(Object modeling scripts)
BEGIN

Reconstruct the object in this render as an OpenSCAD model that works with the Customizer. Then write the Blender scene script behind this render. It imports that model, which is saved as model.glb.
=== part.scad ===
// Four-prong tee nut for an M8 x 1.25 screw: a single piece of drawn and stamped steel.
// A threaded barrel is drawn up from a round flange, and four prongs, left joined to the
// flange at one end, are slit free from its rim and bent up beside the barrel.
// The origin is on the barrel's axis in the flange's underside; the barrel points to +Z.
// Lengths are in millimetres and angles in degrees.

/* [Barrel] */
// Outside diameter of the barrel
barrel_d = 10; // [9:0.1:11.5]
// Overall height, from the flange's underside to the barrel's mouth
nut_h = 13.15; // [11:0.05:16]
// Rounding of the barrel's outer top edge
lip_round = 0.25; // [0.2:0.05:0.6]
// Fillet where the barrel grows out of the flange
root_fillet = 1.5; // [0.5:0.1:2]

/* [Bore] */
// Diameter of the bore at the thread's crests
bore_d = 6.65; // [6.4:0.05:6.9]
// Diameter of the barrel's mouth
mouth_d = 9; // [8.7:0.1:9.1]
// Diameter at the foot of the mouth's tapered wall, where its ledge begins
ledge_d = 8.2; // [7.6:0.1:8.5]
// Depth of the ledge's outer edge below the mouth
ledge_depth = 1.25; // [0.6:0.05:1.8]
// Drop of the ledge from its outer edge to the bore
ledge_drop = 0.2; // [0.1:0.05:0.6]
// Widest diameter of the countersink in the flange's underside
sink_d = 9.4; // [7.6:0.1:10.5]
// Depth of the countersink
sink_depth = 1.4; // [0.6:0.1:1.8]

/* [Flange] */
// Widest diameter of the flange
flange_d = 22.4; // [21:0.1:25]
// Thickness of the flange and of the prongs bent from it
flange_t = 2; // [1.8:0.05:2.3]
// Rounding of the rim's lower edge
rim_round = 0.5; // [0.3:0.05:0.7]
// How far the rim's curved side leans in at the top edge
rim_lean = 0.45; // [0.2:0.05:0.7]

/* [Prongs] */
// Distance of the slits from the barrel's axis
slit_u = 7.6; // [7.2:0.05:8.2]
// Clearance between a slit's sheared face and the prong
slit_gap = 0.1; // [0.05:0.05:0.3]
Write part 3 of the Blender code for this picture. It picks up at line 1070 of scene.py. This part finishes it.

END

### [WHAT TO DO]
The answer should consist of the lines from the first line of the entries through the line with "sink_depth = 1.4; // [0.6:0.1:1.8]", copied exactly.

### [WORKED SOLUTION]
Reconstruct the object in this render as an OpenSCAD model that works with the Customizer. Then write the Blender scene script behind this render. It imports that model, which is saved as model.glb.
=== part.scad ===
// Four-prong tee nut for an M8 x 1.25 screw: a single piece of drawn and stamped steel.
// A threaded barrel is drawn up from a round flange, and four prongs, left joined to the
// flange at one end, are slit free from its rim and bent up beside the barrel.
// The origin is on the barrel's axis in the flange's underside; the barrel points to +Z.
// Lengths are in millimetres and angles in degrees.

/* [Barrel] */
// Outside diameter of the barrel
barrel_d = 10; // [9:0.1:11.5]
// Overall height, from the flange's underside to the barrel's mouth
nut_h = 13.15; // [11:0.05:16]
// Rounding of the barrel's outer top edge
lip_round = 0.25; // [0.2:0.05:0.6]
// Fillet where the barrel grows out of the flange
root_fillet = 1.5; // [0.5:0.1:2]

/* [Bore] */
// Diameter of the bore at the thread's crests
bore_d = 6.65; // [6.4:0.05:6.9]
// Diameter of the barrel's mouth
mouth_d = 9; // [8.7:0.1:9.1]
// Diameter at the foot of the mouth's tapered wall, where its ledge begins
ledge_d = 8.2; // [7.6:0.1:8.5]
// Depth of the ledge's outer edge below the mouth
ledge_depth = 1.25; // [0.6:0.05:1.8]
// Drop of the ledge from its outer edge to the bore
ledge_drop = 0.2; // [0.1:0.05:0.6]
// Widest diameter of the countersink in the flange's underside
sink_d = 9.4; // [7.6:0.1:10.5]
// Depth of the countersink
sink_depth = 1.4; // [0.6:0.1:1.8]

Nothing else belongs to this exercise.